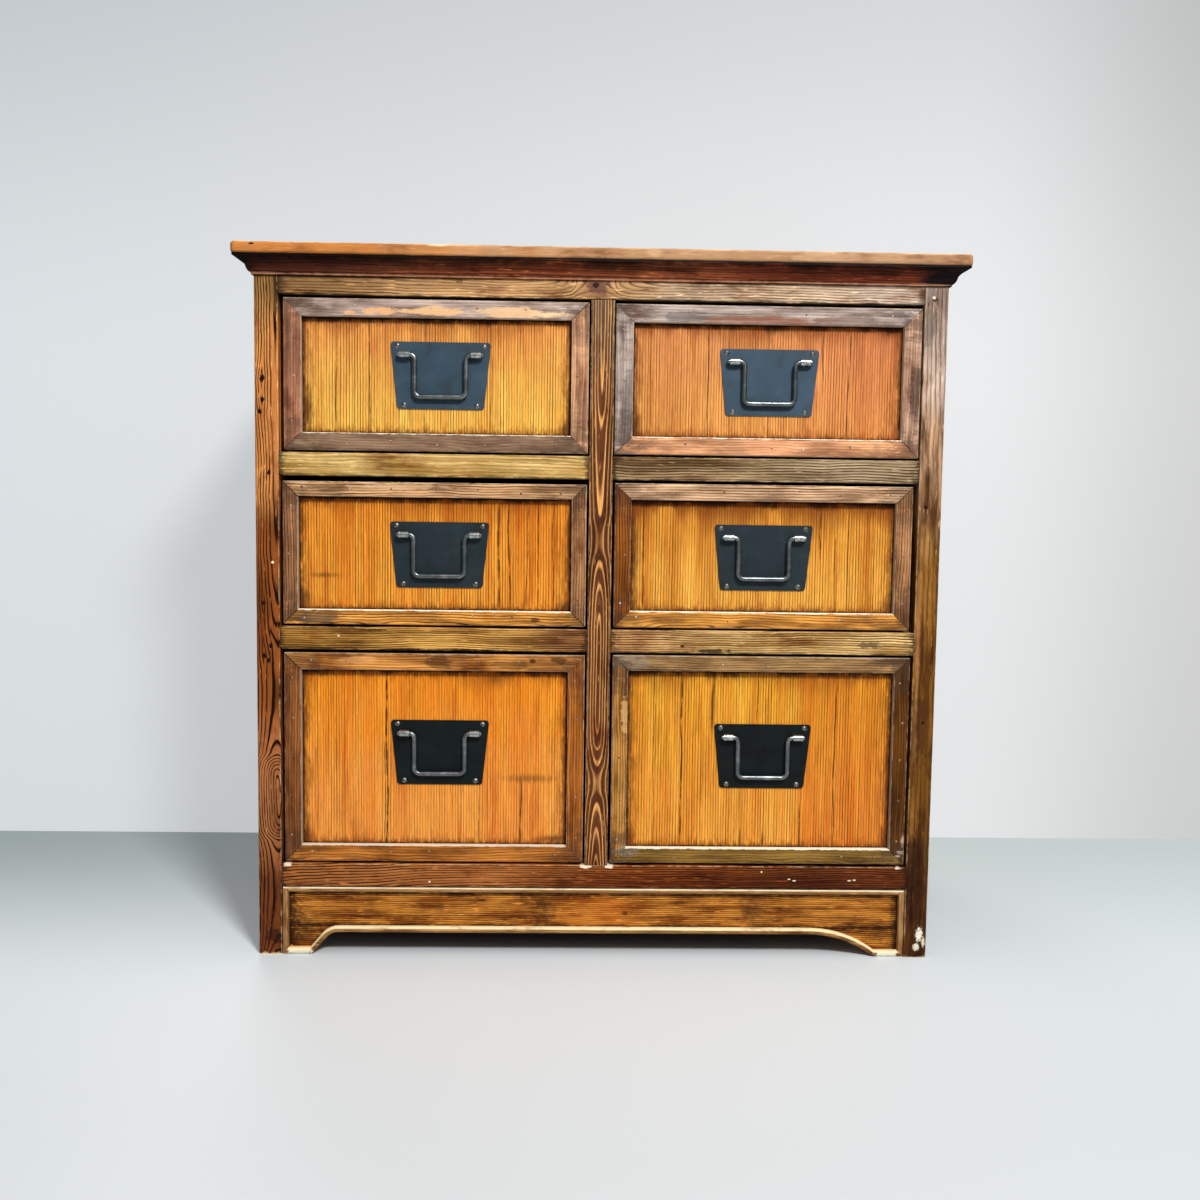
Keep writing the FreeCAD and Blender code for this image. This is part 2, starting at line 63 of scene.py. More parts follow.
class Wire:                        # a node's output, with which sums can be written
    def __init__(self, bench, socket):
        self.bench, self.socket = bench, socket

    __add__, __radd__ = sumOf("ADD")
    __sub__, __rsub__ = sumOf("SUBTRACT")
    __mul__, __rmul__ = sumOf("MULTIPLY")
    __truediv__, __rtruediv__ = sumOf("DIVIDE")

    def __abs__(self):
        return self.bench.calc("ABSOLUTE", self)

    def clamped(self):             # for a fresh sum only, because it changes the sum's own node
        self.socket.node.use_clamp = True
        return self

    def isVector(self):
        return self.socket.type == "VECTOR"


class Bench:                       # short hands for wiring one node tree
    def __init__(self, tree):
        self.tree = tree

    def feed(self, socket, value):
        if isinstance(value, Wire):
            self.tree.links.new(value.socket, socket)
        else:
            socket.default_value = srgb(value) if isinstance(value, str) else value

    def node(self, kind, values, **settings):
        node = self.tree.nodes.new(kind)
        for key, value in settings.items():
            setattr(node, key, value)
        for key, value in values.items():
            self.feed(node.inputs[key], value)
        return node

    def add(self, kind, values, output=0, **settings):
        return Wire(self, self.node(kind, values, **settings).outputs[output])

    def calc(self, operation, *values):
        vectors = [v.isVector() if isinstance(v, Wire) else not isinstance(v, (int, float)) for v in values]
        kind = "ShaderNodeVectorMath" if any(vectors) else "ShaderNodeMath"
        return self.add(kind, dict(enumerate(values)), operation=operation)

    def least(self, first, second):
        return self.calc("MINIMUM", first, second)

    def most(self, first, second):
        return self.calc("MAXIMUM", first, second)

    def join(self, x, y, z):
        return self.add("ShaderNodeCombineXYZ", {0: x, 1: y, 2: z})

    def split(self, vector):
        return [Wire(self, part) for part in self.node("ShaderNodeSeparateXYZ", {0: vector}).outputs]

    def smooth(self, value, low, high, toLow=0.0, toHigh=1.0):
        values = {0: value, 1: low, 2: high, 3: toLow, 4: toHigh}
        return self.add("ShaderNodeMapRange", values, interpolation_type="SMOOTHSTEP")

    def fall(self, value, low, high):
        return self.smooth(value, low, high, 1.0, 0.0)

    def noise(self, vector, detail=2.0, roughness=0.5):      # the vector already holds the scale
        values = {"Vector": vector, "Scale": 1.0, "Detail": detail, "Roughness": roughness}
        return self.add("ShaderNodeTexNoise", values)

    def chance(self, value):
        return self.add("ShaderNodeTexWhiteNoise", {"W": value}, noise_dimensions="1D")

    def blend(self, factor, first, second, mode="MIX"):
        values = {0: factor, 6: first, 7: second}
        return self.add("ShaderNodeMix", values, 2, data_type="RGBA", blend_type=mode)

    def tinted(self, colour, tint):
        return self.blend(1.0, colour, tint, "MULTIPLY")

    def mixShader(self, factor, first, second):
        return self.add("ShaderNodeMixShader", {0: factor, 1: first, 2: second})

    def group(self, tree, look, **given):        # each input takes what is given, or else the look's value
        values = {**look, **given}
        names = [item.name for item in tree.interface.items_tree if item.in_out == "INPUT"]
        node = self.node("ShaderNodeGroup", {}, node_tree=tree)
        for name in names:
            self.feed(node.inputs[name], values[name])
        return SimpleNamespace(**{output.name: Wire(self, output) for output in node.outputs})

    def give(self, **values):      # what a group puts out
        output = self.tree.nodes.new("NodeGroupOutput")
        for name, value in values.items():
            self.feed(output.inputs[name], value)
        return self.tree

    def dress(self, colour, roughness, height, strength, distance, **values):
        bump = self.add("ShaderNodeBump", {"Strength": strength, "Distance": distance, "Height": height})
        inputs = {"Base Color": colour, "Roughness": roughness, "Normal": bump}
        inputs.update({name.replace("_", " "): value for name, value in values.items()})
        self.show(self.add("ShaderNodeBsdfPrincipled", inputs))

    def show(self, shader):
        self.feed(self.tree.nodes.new("ShaderNodeOutputMaterial").inputs[0], shader)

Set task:
Output exactly the leading lines of the data, up to and including the line marked by "self.bench, self.socket = bench, socket".

The answer:
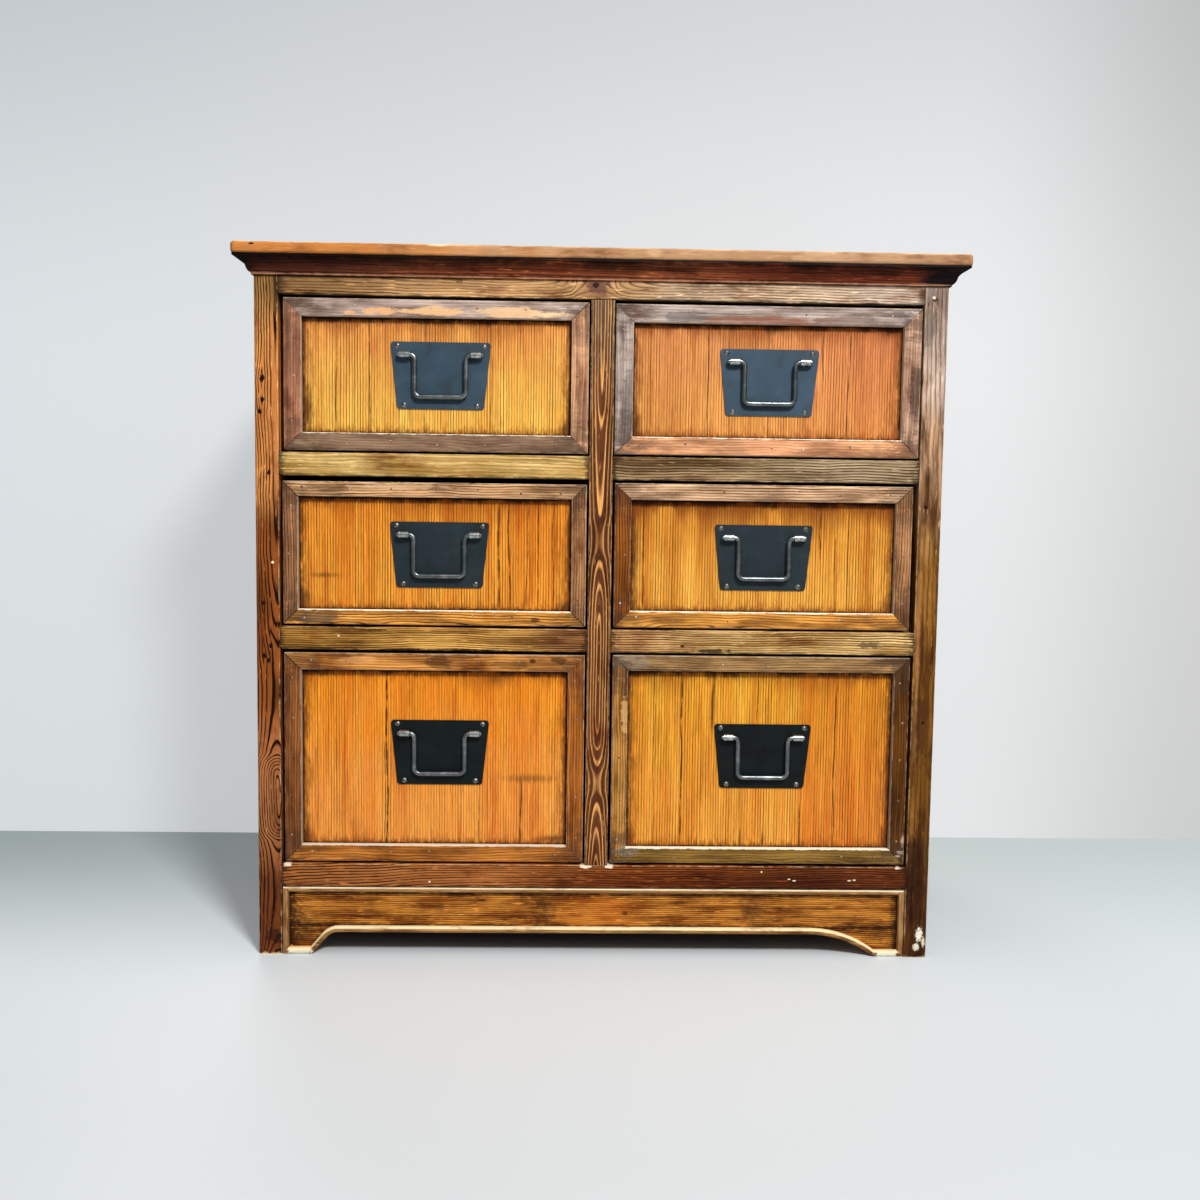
Keep writing the FreeCAD and Blender code for this image. This is part 2, starting at line 63 of scene.py. More parts follow.
class Wire:                        # a node's output, with which sums can be written
    def __init__(self, bench, socket):
        self.bench, self.socket = bench, socket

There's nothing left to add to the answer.